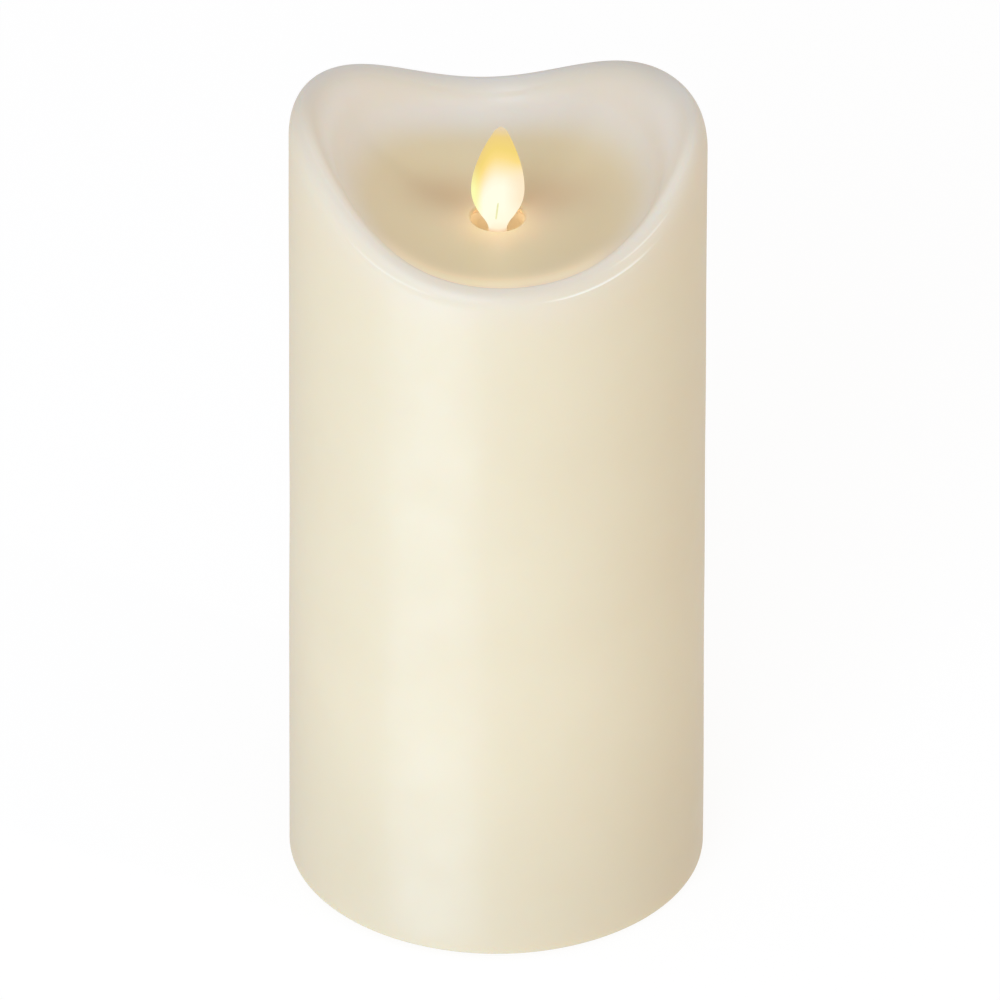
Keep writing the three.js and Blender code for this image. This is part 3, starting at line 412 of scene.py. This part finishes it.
def hand_cast(place):
    """How far the outer wall stands in at a point: the wax is slightly uneven, at two scales."""
    uneven = noise.noise(place * 0.03) * 0.12 + noise.noise(place * 0.011 + Vector((9, 4, 2))) * 0.18
    return max(0.0, uneven + 0.14)


def wax_shell():
    """The whole shell as one mesh, coloured through values stored at its corners."""
    around = 288
    corners, section_masks = [], []
    for k in range(around):
        theta = -2 * math.pi * k / around
        rows = shell_section(theta if theta > -math.pi else theta + 2 * math.pi)
        for r, z, *own in rows:
            place = Vector((r * math.sin(theta), -r * math.cos(theta), z))
            outside = r > BORE_R + 0.5 and own[0] < 0.2
            share = 1 - (hand_cast(place) if outside else 0.0) / r
            corners.append((place.x * share, place.y * share, z))
            section_masks.append(own)
    masks = dict(zip(("recess", "rim", "ridge_highlight", "wall"), zip(*section_masks)))
    masks["ridge_highlight"] = [own + lit_brim(*corner) for corner, own in zip(corners, masks["ridge_highlight"])]
    masks["hollow_shade"] = [hollow_shade(x, y) * deep for (x, y, _), deep in zip(corners, masks["recess"])]
    masks["back"] = [ease(-12, 22, y) for _, y, _ in corners]
    # Painted shade on the candle's right side, away from the key light.
    masks["right"] = [ease(0, 24, x) * (1 - ease(29, 38, x)) for x, _, _ in corners]
    masks["shoulder"] = [ease(20, 34, abs(x)) * ease(157, 169, z) for x, _, z in corners]
    # Painted shade: the wax is darker towards the bottom, where the floor shades it.
    masks["low"] = [ease(60, 0, z) for _, _, z in corners]
    masks["strip"] = [lit_front_strip(x, y) for x, y, _ in corners]
    masks["shadow"] = [shadow(*corner) for corner in corners]
    masks["glow"] = [glow(*corner) for corner in corners]
    piece = mesh_piece("wax_candle", corners, grid_faces(around, len(rows), True, True), 60)
    for name, values in masks.items():
        mark(piece, name, values)
    piece.data.materials.append(wax())
    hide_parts("wax_shell")
    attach(piece, "candle")


BODY_WAX = (0.85, 0.73, 0.51)
BODY_WAX_DEEP = (0.83, 0.705, 0.485)
RIM_LIT_WAX = (0.80, 0.725, 0.60)
BACK_RIM_SHADE_WAX = (0.72, 0.70, 0.66)
WALL_LIT_WAX = (0.93, 0.87, 0.78)
SHOULDER_LIT_WAX = (0.95, 0.92, 0.875)
RIGHT_SHADE = (0.92, 0.9, 0.86)
STRIP_LIGHT_WAX = (1.0, 0.87, 0.585)
SHADOW_WAX = (0.42, 0.30, 0.18)
RECESS_SHADE_WAX = (0.87, 0.735, 0.48)
HOLLOW_SHADE_WAX = (0.74, 0.56, 0.34)
RIDGE_HIGHLIGHT_WAX = (0.98, 0.91, 0.79)
GLOW = (1.0, 0.60, 0.42)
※
- [Written instruction] Reproduce each line of the material above precisely.

- [Final result]
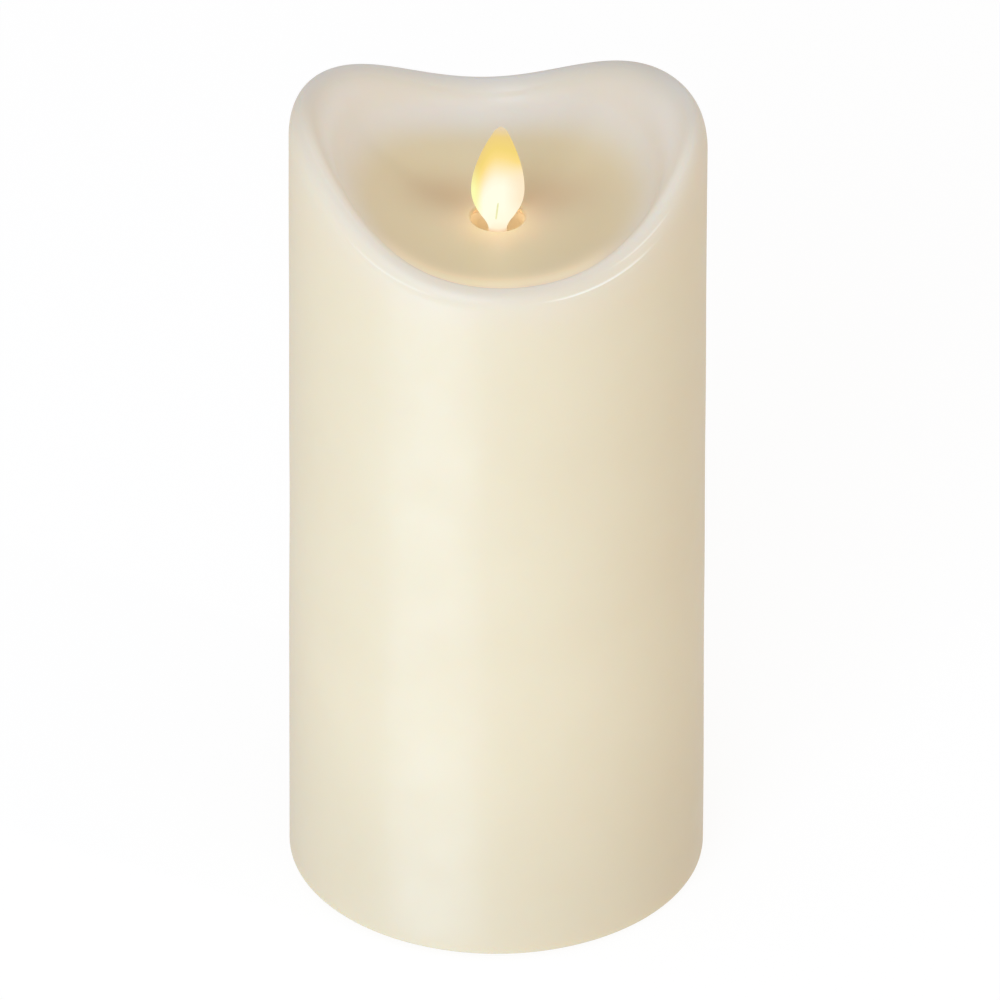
Keep writing the three.js and Blender code for this image. This is part 3, starting at line 412 of scene.py. This part finishes it.
def hand_cast(place):
    """How far the outer wall stands in at a point: the wax is slightly uneven, at two scales."""
    uneven = noise.noise(place * 0.03) * 0.12 + noise.noise(place * 0.011 + Vector((9, 4, 2))) * 0.18
    return max(0.0, uneven + 0.14)


def wax_shell():
    """The whole shell as one mesh, coloured through values stored at its corners."""
    around = 288
    corners, section_masks = [], []
    for k in range(around):
        theta = -2 * math.pi * k / around
        rows = shell_section(theta if theta > -math.pi else theta + 2 * math.pi)
        for r, z, *own in rows:
            place = Vector((r * math.sin(theta), -r * math.cos(theta), z))
            outside = r > BORE_R + 0.5 and own[0] < 0.2
            share = 1 - (hand_cast(place) if outside else 0.0) / r
            corners.append((place.x * share, place.y * share, z))
            section_masks.append(own)
    masks = dict(zip(("recess", "rim", "ridge_highlight", "wall"), zip(*section_masks)))
    masks["ridge_highlight"] = [own + lit_brim(*corner) for corner, own in zip(corners, masks["ridge_highlight"])]
    masks["hollow_shade"] = [hollow_shade(x, y) * deep for (x, y, _), deep in zip(corners, masks["recess"])]
    masks["back"] = [ease(-12, 22, y) for _, y, _ in corners]
    # Painted shade on the candle's right side, away from the key light.
    masks["right"] = [ease(0, 24, x) * (1 - ease(29, 38, x)) for x, _, _ in corners]
    masks["shoulder"] = [ease(20, 34, abs(x)) * ease(157, 169, z) for x, _, z in corners]
    # Painted shade: the wax is darker towards the bottom, where the floor shades it.
    masks["low"] = [ease(60, 0, z) for _, _, z in corners]
    masks["strip"] = [lit_front_strip(x, y) for x, y, _ in corners]
    masks["shadow"] = [shadow(*corner) for corner in corners]
    masks["glow"] = [glow(*corner) for corner in corners]
    piece = mesh_piece("wax_candle", corners, grid_faces(around, len(rows), True, True), 60)
    for name, values in masks.items():
        mark(piece, name, values)
    piece.data.materials.append(wax())
    hide_parts("wax_shell")
    attach(piece, "candle")


BODY_WAX = (0.85, 0.73, 0.51)
BODY_WAX_DEEP = (0.83, 0.705, 0.485)
RIM_LIT_WAX = (0.80, 0.725, 0.60)
BACK_RIM_SHADE_WAX = (0.72, 0.70, 0.66)
WALL_LIT_WAX = (0.93, 0.87, 0.78)
SHOULDER_LIT_WAX = (0.95, 0.92, 0.875)
RIGHT_SHADE = (0.92, 0.9, 0.86)
STRIP_LIGHT_WAX = (1.0, 0.87, 0.585)
SHADOW_WAX = (0.42, 0.30, 0.18)
RECESS_SHADE_WAX = (0.87, 0.735, 0.48)
HOLLOW_SHADE_WAX = (0.74, 0.56, 0.34)
RIDGE_HIGHLIGHT_WAX = (0.98, 0.91, 0.79)
GLOW = (1.0, 0.60, 0.42)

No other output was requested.